L’introduzione di barriere commerciali, tariffarie e non, è insomma un gioco a somma negativa, in cui tutti i partecipanti perdono. Queste perdite, soprattutto, crescono fortemente nei turni successivi, provocando reazioni uguali e contrarie da parte dei paesi colpiti. La Cina ha già applicato contro-dazi su 3 miliardi di dollari di acquisti dagli USA e si appresta a vararne su altri 50 miliardi, in risposta alle prossime tariffe americane.

Ma se gli Usa possono permettersi un certo protezionismo perché economicamente solidi, e lo stesso può fare la Cina perché politicamente forte, a subire le conseguenze maggiori di un’escalation sarebbe l’Europa poiché è quella che maggiormente dipende dall’export. Anche se economicamente robusta, in questo scontro tra titani l’Europa rischia di trovarsi “tra incudine e martello” perché manca di quella coesione politica che le permetterebbe di esprimersi con una sola voce. E se anche il sistema multilaterale reggesse l’Europa rischierebbe comunque dal momento che gli USA sono sempre meno gli assorbitori della domanda mondiale, con conseguenze negative sull’offerta europea e sul suo surplus da esportare.

L’America, dunque, se da un lato non vuole cedere lo scettro della leadership globale alla Cina, dall’altro vuole rimescolare le carte in gioco anche con l’Europa: ponendo limiti alle sue esportazioni le intima di crescere di più internamente, di contribuire di più alla Nato, di investire di più.

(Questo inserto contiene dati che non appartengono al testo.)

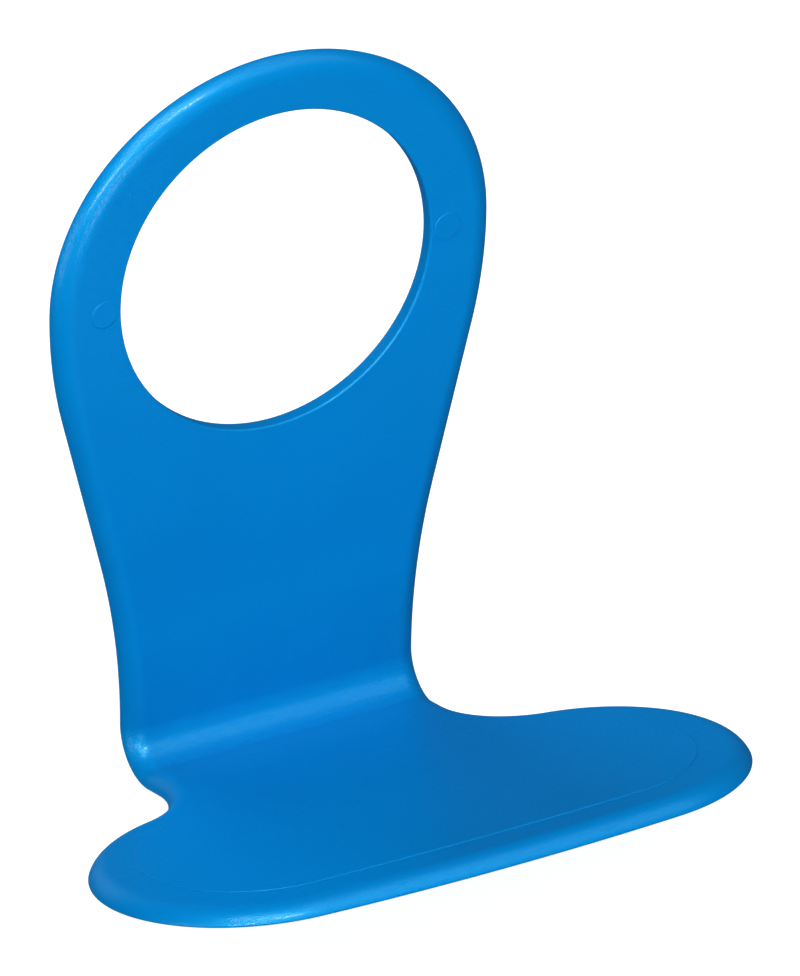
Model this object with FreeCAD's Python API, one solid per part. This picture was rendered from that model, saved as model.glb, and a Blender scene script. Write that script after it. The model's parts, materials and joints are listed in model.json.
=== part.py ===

È una provocazione quella che gli USA lanciano al Vecchio Continente, per spingerlo a compiere un passo di maturità intraprendendo un percorso di crescita interna e di investimenti che tutto sommato, dazi o non dazi, gli gioverebbero a prescindere. Il presidente della BCE Mario Draghi è di questo avviso, così come anche il direttore generale dell’FMI Christine Lagarde. Una tesi provocatoria questa sul futuro dell’UE, e quindi pure dell’Italia, sostenuta anche in occasione della conferenza organizzata da Ispi “Guerre commerciali. Cosa rischiano l’Italia e l’Europa” e che forse andrebbe presa seriamente in considerazione.